Kubewatch is a simpler tool focused on resource state changes. Install via Helm:

helm install kubewatch kubewatch/kubewatch \
  --set rbac.create=true \
  --set slack.enabled=true \
  --set slack.channel="#k8s-alerts" \
  --set slack.token="xoxb-your-token" \
  --set resourcesToWatch.pod=true \
  --set resourcesToWatch.deployment=true \
  --set namespaceToWatch="production"

Prometheus Event Metrics#

If you run Prometheus with kube-state-metrics, event counts are available as metrics.

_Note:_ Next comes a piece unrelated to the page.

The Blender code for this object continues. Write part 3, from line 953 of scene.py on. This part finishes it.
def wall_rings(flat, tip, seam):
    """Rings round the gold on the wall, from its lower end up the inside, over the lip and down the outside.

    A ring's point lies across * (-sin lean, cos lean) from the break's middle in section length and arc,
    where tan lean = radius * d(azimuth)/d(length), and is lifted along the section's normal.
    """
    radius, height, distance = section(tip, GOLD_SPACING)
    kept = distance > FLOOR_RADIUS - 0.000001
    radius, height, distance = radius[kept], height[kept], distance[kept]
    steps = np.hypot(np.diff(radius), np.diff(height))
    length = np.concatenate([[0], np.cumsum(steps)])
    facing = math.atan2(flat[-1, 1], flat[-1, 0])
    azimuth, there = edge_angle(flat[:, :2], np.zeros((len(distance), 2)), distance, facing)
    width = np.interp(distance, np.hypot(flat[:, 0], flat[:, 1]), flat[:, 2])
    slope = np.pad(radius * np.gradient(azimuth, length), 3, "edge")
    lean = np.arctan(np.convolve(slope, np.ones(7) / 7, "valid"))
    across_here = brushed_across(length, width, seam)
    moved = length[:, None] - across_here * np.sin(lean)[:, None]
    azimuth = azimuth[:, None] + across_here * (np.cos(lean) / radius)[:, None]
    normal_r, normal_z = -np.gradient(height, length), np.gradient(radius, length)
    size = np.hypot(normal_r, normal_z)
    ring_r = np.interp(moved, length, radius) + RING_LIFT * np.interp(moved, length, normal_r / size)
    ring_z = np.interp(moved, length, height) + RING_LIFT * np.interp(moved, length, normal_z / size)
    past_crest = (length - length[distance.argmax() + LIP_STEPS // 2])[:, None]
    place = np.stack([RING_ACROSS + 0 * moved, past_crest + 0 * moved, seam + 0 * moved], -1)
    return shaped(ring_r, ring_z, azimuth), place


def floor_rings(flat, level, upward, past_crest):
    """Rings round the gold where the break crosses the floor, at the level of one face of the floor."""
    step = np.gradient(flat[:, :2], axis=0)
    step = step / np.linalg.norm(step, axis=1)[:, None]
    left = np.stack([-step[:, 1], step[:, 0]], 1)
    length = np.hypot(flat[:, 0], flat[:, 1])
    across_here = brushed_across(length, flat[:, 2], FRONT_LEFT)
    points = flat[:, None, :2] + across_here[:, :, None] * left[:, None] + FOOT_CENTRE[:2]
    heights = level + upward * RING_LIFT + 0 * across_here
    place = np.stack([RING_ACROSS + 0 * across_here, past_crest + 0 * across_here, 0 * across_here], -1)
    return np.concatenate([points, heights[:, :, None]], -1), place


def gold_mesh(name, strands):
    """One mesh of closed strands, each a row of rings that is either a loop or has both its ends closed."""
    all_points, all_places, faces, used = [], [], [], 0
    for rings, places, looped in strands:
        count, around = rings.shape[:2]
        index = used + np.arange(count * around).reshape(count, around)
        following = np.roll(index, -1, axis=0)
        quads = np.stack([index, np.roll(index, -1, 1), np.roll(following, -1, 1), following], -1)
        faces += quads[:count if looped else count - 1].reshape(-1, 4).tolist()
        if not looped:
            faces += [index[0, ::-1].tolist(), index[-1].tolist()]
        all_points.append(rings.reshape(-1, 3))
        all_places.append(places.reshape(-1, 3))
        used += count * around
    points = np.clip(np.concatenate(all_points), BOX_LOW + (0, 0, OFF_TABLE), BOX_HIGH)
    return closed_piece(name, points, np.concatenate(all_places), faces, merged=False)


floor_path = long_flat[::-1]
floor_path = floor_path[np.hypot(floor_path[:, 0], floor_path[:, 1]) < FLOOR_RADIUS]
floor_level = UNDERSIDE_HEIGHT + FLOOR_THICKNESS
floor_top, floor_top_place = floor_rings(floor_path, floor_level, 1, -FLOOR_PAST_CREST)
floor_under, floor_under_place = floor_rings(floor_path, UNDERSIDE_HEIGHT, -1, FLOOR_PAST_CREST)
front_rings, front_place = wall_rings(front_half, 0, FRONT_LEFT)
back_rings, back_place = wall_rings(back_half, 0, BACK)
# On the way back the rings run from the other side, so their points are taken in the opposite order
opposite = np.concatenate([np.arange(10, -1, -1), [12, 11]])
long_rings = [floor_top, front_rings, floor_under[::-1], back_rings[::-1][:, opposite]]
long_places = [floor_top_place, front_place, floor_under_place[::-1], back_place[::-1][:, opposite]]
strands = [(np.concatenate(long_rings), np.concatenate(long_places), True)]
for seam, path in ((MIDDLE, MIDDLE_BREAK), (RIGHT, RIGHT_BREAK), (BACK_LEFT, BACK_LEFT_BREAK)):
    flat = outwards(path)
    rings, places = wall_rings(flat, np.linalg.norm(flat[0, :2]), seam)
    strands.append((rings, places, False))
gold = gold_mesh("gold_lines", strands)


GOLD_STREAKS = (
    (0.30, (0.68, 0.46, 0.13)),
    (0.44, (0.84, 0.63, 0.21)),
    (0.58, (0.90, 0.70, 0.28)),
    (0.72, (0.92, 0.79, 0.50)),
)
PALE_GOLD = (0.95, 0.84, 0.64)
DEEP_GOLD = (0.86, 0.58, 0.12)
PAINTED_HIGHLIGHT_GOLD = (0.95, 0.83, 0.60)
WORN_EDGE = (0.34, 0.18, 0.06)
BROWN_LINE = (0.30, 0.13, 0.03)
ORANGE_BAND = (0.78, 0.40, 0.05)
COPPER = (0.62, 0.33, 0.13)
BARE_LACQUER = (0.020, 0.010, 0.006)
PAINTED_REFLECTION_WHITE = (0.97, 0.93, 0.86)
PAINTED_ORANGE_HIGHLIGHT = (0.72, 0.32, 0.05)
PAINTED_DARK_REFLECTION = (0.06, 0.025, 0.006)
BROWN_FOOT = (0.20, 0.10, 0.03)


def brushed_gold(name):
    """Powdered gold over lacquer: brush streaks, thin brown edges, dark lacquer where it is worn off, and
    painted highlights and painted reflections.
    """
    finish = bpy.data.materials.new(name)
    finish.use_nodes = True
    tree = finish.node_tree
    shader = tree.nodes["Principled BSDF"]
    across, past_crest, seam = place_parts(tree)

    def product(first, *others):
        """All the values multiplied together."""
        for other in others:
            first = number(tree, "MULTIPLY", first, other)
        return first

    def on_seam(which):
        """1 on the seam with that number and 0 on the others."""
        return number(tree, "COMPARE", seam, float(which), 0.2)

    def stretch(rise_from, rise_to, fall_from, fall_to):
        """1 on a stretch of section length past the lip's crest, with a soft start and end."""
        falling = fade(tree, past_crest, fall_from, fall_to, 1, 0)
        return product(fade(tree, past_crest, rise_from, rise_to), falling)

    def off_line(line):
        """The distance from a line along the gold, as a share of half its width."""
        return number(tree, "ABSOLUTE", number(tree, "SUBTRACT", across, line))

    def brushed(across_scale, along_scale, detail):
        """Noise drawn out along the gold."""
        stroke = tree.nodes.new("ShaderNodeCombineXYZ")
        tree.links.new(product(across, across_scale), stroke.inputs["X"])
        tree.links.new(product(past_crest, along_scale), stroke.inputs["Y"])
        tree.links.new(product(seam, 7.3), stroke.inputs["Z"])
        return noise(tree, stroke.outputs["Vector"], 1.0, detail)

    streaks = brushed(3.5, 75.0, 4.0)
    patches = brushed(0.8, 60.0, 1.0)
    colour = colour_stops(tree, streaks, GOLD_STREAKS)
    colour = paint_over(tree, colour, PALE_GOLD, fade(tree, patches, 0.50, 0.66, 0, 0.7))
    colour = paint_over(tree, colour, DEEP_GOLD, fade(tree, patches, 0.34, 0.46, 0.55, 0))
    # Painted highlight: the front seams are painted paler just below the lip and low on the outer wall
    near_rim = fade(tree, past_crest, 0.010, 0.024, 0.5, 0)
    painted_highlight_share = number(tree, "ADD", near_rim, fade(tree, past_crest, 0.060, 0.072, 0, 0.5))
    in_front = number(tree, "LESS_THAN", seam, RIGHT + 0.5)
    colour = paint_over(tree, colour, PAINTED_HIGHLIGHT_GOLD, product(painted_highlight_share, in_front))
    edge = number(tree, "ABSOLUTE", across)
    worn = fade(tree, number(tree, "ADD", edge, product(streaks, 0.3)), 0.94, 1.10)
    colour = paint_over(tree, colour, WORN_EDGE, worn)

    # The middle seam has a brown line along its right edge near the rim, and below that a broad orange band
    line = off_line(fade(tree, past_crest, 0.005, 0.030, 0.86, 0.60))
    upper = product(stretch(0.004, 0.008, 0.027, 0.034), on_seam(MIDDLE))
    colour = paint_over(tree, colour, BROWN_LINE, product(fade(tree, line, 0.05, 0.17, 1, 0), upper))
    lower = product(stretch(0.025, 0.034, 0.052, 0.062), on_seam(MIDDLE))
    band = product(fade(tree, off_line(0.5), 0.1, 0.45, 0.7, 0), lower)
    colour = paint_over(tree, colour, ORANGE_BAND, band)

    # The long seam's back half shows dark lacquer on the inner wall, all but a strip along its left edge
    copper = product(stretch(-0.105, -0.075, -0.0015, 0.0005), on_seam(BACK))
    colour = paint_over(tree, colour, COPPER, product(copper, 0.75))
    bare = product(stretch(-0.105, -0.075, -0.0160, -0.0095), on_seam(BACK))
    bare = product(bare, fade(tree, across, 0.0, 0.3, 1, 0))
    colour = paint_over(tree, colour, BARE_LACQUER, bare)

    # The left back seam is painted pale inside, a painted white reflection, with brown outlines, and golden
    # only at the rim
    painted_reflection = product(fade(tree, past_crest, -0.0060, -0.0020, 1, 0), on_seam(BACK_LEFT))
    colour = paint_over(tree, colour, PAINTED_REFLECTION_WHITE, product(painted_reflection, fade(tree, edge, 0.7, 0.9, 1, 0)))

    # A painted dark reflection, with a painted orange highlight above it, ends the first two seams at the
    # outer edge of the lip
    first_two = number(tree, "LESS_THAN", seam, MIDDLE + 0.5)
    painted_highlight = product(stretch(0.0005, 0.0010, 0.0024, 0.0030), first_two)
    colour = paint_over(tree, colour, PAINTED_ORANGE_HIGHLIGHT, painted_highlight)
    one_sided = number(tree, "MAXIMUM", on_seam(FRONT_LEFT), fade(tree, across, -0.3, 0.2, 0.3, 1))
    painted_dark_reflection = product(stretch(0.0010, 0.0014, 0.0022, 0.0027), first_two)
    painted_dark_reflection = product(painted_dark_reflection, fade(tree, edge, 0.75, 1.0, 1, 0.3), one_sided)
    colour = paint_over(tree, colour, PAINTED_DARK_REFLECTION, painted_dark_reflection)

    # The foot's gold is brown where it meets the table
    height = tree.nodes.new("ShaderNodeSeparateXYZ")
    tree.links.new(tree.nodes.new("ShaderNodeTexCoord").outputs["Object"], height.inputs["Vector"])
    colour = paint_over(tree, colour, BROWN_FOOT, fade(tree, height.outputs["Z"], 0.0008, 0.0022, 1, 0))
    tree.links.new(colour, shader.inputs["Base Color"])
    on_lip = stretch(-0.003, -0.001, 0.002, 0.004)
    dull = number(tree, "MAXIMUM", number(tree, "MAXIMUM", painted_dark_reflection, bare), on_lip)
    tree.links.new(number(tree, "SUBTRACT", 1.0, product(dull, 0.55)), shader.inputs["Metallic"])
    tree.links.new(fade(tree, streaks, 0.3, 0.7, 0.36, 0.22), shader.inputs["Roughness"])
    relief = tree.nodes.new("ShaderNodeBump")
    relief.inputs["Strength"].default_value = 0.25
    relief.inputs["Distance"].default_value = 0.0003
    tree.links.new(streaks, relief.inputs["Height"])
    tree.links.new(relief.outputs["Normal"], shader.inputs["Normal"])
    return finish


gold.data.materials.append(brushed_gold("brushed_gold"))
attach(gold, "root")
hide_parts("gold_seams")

Create alerting rules for recurring problems:

groups:
- name: kubernetes-events
  rules:
  - alert: PodSchedulingFailure
    expr: increase(kube_event_count{reason="FailedScheduling",type="Warning"}[15m]) > 5
    for: 5m
    labels:
      severity: warning
    annotations:
      summary: "Repeated scheduling failures detected"

Debugging Workflow Using Events#

When a workload is not behaving as expected, follow this event-driven debugging sequence:

# 1. Get warning events in the namespace, most recent first
kubectl get events -n production --field-selector type=Warning --sort-by='.lastTimestamp'

# 2. If events point to a specific pod, get its full event history
kubectl describe pod <pod-name> -n production

# 3. If events mention scheduling, check node capacity
kubectl describe nodes | grep -A 5 "Allocated resources"

# 4. If events mention image pull, verify the image
kubectl get pod <pod-name> -n production -o jsonpath='{.spec.containers[*].image}'

# 5. If events mention volume mount, check PVC status
kubectl get pvc -n production

# 6. If events mention probe failures, check application logs
kubectl logs <pod-name> -n production --previous

# 7. If no events exist (event TTL expired), check pod status directly
kubectl get pod <pod-name> -n production -o yaml | grep -A 20 "status:"

Events are ephemeral by design. For post-incident analysis, make sure your event exporter or logging pipeline is capturing events before you need them. Discovering that events expired before you could read them is one of the more frustrating Kubernetes debugging experiences.